Attaching the schematic and the PCB images of front and bottom for reference

  • Guru 66505 points
    Ravi,

    From schematic review, please increase capacitance on DRV to 2.2uF. Inductor looks okay.

    Regarding "Is there any way i can limit the voltage to 4.0V at output ?":

    The battery regulation is fixed to 4.20V, with SYS being slightly above that, in order to fully charge a typical LiIon battery. Can you add a linear regulator or buck dc/dc converter following SYS output. If you are concerned about switching ripple peaks on SYS, you can increase the capacitance on SYS and/or the inductance from 1.5uH to 2.2uH.

    Regarding "How can i calculate the charge current. I am not able to understand the Kieset value mentioned in datasheet. ?":

    The datasheet equation 2 has a typo. It should be ICHARGE = KISET/RISET = 1200(typ)/400 = 3A if not limited by the input current limit set by IUSBx pins or reduced because the load at SYS is pulling more current than input current limit can split between BAT and SYS.

    Regarding "Can BQ24266 run fine in long term inside vehicle supplying power to load and keeping battery charged for emergency purposes. ?":

    Yes

    Regarding "Is this heat normal when running at 12V input, Do i need a heat sink?":

    Is the powerpad on the bottom of the QFN packaged charger attached (or via'd) to a large ground pour/plane? Are other ICs using (possibly saturating) this plane with heat? The charger efficiency is lower at VIN=12V compared to VIN=5V so it will be hotter at 12V.

    Do you have I2C communication capability? If so, you could switch to the bq24261M which would allow you to change the VBATREG to a value below 4.2V.

     

  • In reply to Jeff F:

    Hi Jeff,

    Thank you for the quick response. :)

    I will increase the capacitance value on DRV, No problem.

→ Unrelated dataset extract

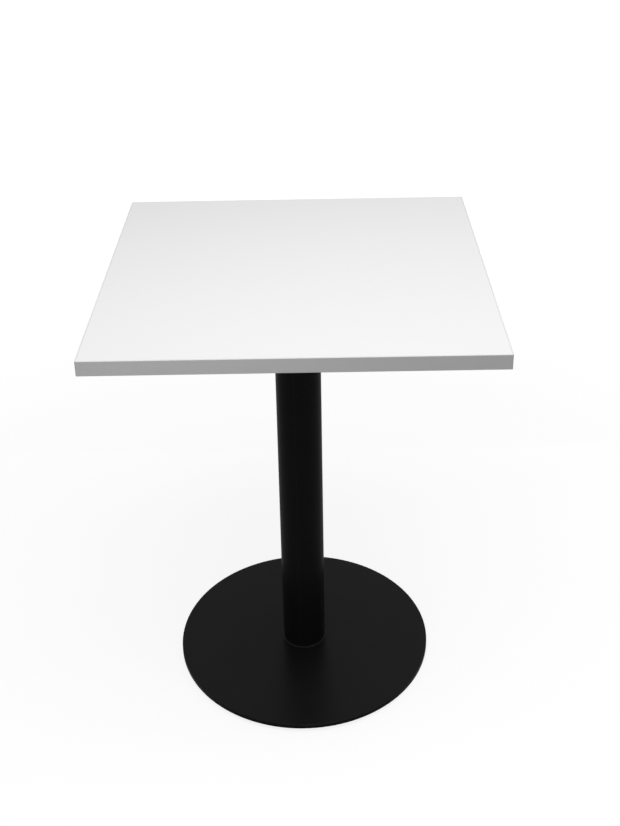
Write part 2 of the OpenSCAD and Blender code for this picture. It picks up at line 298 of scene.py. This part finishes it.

    I could add a linear regulator but which part would you recommend for reducing 4.2V to 4V on VSYS while keeping the current >2A.

    Right now i am measuring voltage at VSYS to be 4.31V at 12V when charger is connected.

    The heating is happening at 5V and 12V as well. The heat generated is almost same at both voltage inputs. The power pad is connected with 2 vias to ground plane. The ground is poured on all layers with in addition to separate ground plane layer. The ground planes are shared by all devices including GSM module which also generates a mild amount of heat, but not more. Do you think it will saturate the ground plane? Any remedies for this?

    The typical value of KIESET will help, Thanks for that. So my input current is set to 3A right now because of 400 Ohms being used. ?

    I have I2C available on board, Are you saying that i can adjust the voltage that comes at VSYS which is provided to the system or the max voltage that the battery is charged to? I want reduction in the VSYS voltage in my schematic and want the battery to be fully charged?

    Is this chip BQ24261M fully pin compatible to my current part BQ24266? can i use it as drop in replacement?

    Also why there are two separate charge current limit settings, ISET and IUSB lines. How different are these? Dont they both limit the input charge current drawn from source? Please clarify.

  • Guru 66505 points

    In reply to Ravi Pujar1:

    Ravi,

    The SYS output voltage is a function of battery voltage. When V(BAT) > VMINSYS=3.5V, V(SYS) could be as high as V(BAT)*1.025. The charger will also provide at least VMINSYS=3.5V. So, even with an I2C part, you would have to lower the battery regulation voltage to prevent V(SYS)>4.0V. A linear regulator providing 2A from 4.2V to 4.0V would need to have very low dropout voltage (for when the battery is less than 4.0V) which is $$$. Also, it need to dissipate 400mV but most linear regulators designed to provide more than 1.5A will be in a big package, like HTSSOP or QFN. I suggest you use two >=1-A rated diodes in parallel between SYS and your output to more cost and size effectively drop the voltage. Alternatively/additionally, you could add a zener diode from SYS to GND, with a current limit resistor, that clamps the output voltage to the battery regulation voltage of 4.2V.

    I would expect the IC to be significantly hotter at VIN=12V vs VIN=5V, especially because at VIN=5V, the charger cannot provide 3A charge current at high battery voltages. The ground plane to which the power pad connects needs to be significantly larger than the power pad itself for optimal heat sinking.

    bq24261M is not pin to pin compatible with bq24266 because it has SCL and SDA I2C comm pins instead of IUSBx pins. bq24261M has a lower V(SYS) regulation point than bq24261M (+1.6% for261M vs 2.5% for 266).

    IUSBx lines (or the input current limit registers for 261M) are used to set the maximum input current that the charger is expected to draw from its power source. This is a safety measure used to prevent the power source from drooping/collapsing due to overcurrent. The input power (input voltage * input current) x efficiency is provided first to SYS output then to battery charge current. Typically, input current limit is set to provide both average system current and maximum battery charge current. If the input current is not high enough to provide both, the charger reduces battery current to prevent the system output from drooping and will enter supplement mode [V(BAT)=V(SYS)], where the battery helps to provide system current if necessary.